Body Dysmorphic Syndrome: What I look for
There is a small group of patients who have a condition called body dysmorphic syndrome or BDS where they have an unrealistic and usually negative concept of their appearance and seek out multiple repeated aesthetic treatments.
BDS or Body Dysmorphic Syndrome is a condition where people think about their real or perceived flaws for hours each day and have quite negative thoughts about their appearance. This causes them severe emotional distress and interferes with their functioning.
The syndrome is often present in young people and they will miss out on school, avoid social situations and isolate themselves from their family and friends because they fear that others will notice their flaws. They may even undergo unnecessary plastic surgery to correct their perceived imperfections and when they do have surgery they rarely find satisfaction with the results.

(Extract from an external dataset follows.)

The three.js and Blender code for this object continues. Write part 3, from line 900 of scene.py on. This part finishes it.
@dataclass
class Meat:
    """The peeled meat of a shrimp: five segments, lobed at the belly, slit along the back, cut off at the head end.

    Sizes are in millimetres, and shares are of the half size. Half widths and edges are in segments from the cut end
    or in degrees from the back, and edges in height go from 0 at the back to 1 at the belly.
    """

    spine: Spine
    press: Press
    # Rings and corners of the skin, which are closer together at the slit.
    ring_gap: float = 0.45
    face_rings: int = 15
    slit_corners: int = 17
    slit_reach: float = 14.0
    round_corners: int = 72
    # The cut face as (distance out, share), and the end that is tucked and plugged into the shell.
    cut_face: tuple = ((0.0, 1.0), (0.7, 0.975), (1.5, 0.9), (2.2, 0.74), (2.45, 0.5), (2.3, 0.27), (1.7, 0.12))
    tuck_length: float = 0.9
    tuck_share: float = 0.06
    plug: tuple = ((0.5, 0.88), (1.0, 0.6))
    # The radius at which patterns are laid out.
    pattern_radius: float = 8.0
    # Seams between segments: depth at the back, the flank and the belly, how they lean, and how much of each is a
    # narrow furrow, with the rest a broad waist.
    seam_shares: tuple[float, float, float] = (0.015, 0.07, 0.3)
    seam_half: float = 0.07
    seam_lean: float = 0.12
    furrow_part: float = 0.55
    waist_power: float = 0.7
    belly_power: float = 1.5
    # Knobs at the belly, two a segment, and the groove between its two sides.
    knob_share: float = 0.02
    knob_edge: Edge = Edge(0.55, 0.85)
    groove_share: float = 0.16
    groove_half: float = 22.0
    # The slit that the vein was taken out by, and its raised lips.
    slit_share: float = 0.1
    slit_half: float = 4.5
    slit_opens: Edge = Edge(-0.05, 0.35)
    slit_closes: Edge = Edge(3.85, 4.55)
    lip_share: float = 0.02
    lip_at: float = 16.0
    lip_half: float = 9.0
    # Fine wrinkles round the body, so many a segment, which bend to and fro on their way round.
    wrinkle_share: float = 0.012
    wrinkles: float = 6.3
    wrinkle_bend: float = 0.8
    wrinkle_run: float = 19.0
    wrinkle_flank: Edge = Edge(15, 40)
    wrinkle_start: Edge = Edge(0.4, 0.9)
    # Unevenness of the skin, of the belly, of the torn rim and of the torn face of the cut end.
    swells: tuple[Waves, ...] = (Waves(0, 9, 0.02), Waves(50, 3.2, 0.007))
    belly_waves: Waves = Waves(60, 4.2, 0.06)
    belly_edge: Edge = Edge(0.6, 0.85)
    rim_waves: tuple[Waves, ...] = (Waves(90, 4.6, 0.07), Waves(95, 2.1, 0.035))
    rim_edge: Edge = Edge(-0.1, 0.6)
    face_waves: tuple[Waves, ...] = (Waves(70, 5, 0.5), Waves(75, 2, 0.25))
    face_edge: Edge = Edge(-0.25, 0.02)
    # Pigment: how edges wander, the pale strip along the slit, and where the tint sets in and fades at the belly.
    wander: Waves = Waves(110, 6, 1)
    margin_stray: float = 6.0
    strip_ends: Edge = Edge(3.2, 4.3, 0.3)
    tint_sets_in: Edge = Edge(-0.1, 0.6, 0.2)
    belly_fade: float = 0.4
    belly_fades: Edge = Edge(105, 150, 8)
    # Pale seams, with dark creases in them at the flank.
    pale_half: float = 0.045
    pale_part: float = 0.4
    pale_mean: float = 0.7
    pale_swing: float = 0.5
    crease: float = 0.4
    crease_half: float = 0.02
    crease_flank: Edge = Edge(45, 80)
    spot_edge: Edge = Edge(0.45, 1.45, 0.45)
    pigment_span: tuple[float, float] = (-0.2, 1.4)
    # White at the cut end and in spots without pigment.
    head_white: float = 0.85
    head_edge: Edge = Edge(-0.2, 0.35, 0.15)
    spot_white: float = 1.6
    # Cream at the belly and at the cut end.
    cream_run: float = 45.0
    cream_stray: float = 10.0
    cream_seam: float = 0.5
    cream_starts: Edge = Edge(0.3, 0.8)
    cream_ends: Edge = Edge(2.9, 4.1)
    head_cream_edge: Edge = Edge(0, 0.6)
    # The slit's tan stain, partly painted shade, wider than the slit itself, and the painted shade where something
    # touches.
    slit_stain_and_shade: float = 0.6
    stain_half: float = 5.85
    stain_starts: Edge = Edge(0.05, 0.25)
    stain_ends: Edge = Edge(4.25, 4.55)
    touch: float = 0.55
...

Body Dysmorphic Syndrome is a body image disorder and it is characterised by persistent intrusive preoccupations with an imagined or slight defect in the appearance.

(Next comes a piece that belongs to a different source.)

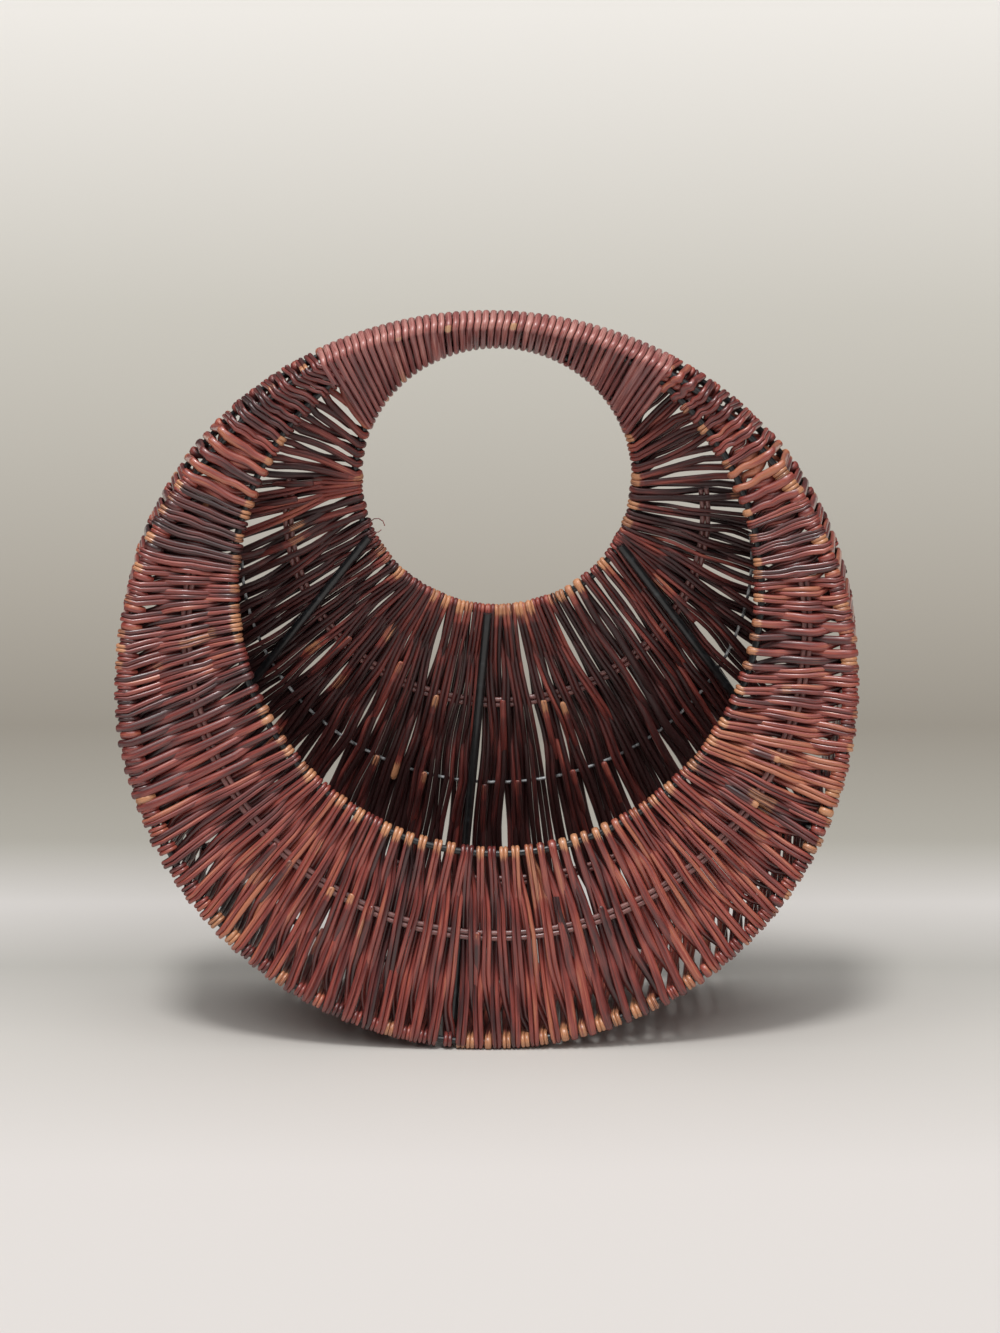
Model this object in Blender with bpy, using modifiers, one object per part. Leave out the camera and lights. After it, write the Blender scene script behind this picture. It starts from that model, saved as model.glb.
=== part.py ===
"""Wall pocket basket: four steel wire rings and three wire struts, woven over with
willow, with the tops of the rings bound together as a handle.

Metres, +Z up, front towards -Y. The basket stands on its base band at Z = 0.
"""

import math

import bmesh
import bpy
from mathutils import Vector, geometry

# Whole basket
BASE_DEPTH = 0.125
HANDLE_DEPTH = 0.010
CLEARANCE = 0.0004
FOOT_FLAT = 0.0010
INNER_SHIFT = 0.005

# Stock: steel wire, willow rods and the woven ribs
RING_WIRE_RADIUS = 0.0021
STRUT_WIRE_RADIUS = 0.0022
BRACE_WIRE_RADIUS = 0.0010
ROD_RADIUS = 0.0015
RIB_THICKNESS = 0.0024

# Rings: the mouth ring meets the top of the front ring above the front wall
FRONT_RING_RADIUS = 0.219
FRONT_WALL_HEIGHT = 0.1174
BACK_RING_EXTRA_WIDTH = 0.007
BACK_RING_EXTRA_HEIGHT = 0.0015
HAND_RING_RADIUS = 0.087
HAND_RING_DROP = 0.014

# Rods and wire that the ribs weave round, as shares of the way from the inner ring to
# the outer one at the side and at the foot, and their height as a share of their width
FRONT_ROD_SHARES = (0.472, 0.434, 1.0)
BACK_ROD_SHARES = (0.299, 0.243, 0.953)
BRACE_SHARES = (0.511, 0.4605, 0.937)
LOW_ROD_SHARES = (0.734, 0.735, 1.0)

# Angles from the foot of a ring: end of the weave, three struts, end of the weave
OUTER_STATIONS = (-150.0, -67.0, -6.0, 66.0, 147.0)
MOUTH_STATIONS = (-138.0, -58.0, -7.2, 58.0, 136.0)
HAND_STATIONS = (-112.0, -65.0, -3.7, 61.0, 110.0)

# Ribs between one station and the next, and the first and last rib that each rod meets
FRONT_RIBS = (20, 12, 14, 20)
BACK_RIBS = (8, 10, 10, 8)
FRONT_ROD_RIBS = (10, 55)
BACK_ROD_RIBS = (3, 32)
BRACE_RIBS = (5, 31)
LOW_ROD_RIBS = (7, 28)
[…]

People with Body Dysmorphic Syndrome can dislike any part of the body. They often find fault with their nose, their skin, their hair and occasionally with their eyes, particularly under eye hollowing. It most often develops in adolescents and teens and affects men and women equally. The causes are unclear but there may be biological and environmental factors that contribute to its development. There may be a genetic predisposition and there possibly is a neurobiological factor such as malfunctioning of serotonin in the brain. The person’s personality traits and life experiences contribute to the development of Body Dysmorphic Syndrome.
Body Dysmorphic Syndrome sufferers are also often compulsive and have repetitive behaviour to try and hide and improve their flaws such as checking in a mirror, excessive grooming, changing clothes excessively. People with Body Dysmorphic Syndrome often suffer from anxiety disorder such as obsessive compulsive disorder (OCD) or social anxiety disorder as well as depression and eating disorders.
My job as an oculoplastic surgeon is to be very careful when I see a younger person wanting aesthetic rejuvenating treatments or surgery around their eyes or face. In particular, the history is important. I have to find out exactly what concerns them, whether they have had previous treatments and how many of those treatments they have had, and whether they have been to see lots of different doctors for different opinions. Then I have to assess them objectively to see whether their problem is likely to be a genuine periorbital eyelid face problem or a very slight defect that they are seeing more magnified because of their Body Dysmorphic Syndrome.
If I suspect Body Dysmorphic Syndrome, I talk to the patient’s parents with their permission if they are under age, to their GP with their permission and if I have major concerns I have to write to the GP and express those concerns. The main thing I cannot do is to do unnecessary oculoplastic surgery or treatments to correct their perceived imperfection as they will never find satisfaction with the results. They will likely be disappointed. What they really need is a combination of treatments such as cognitive behavioural therapy (CBT) or antidepressant medicines from specialist physicians who are experienced in diagnosing and treating Body Dysmorphic Syndrome.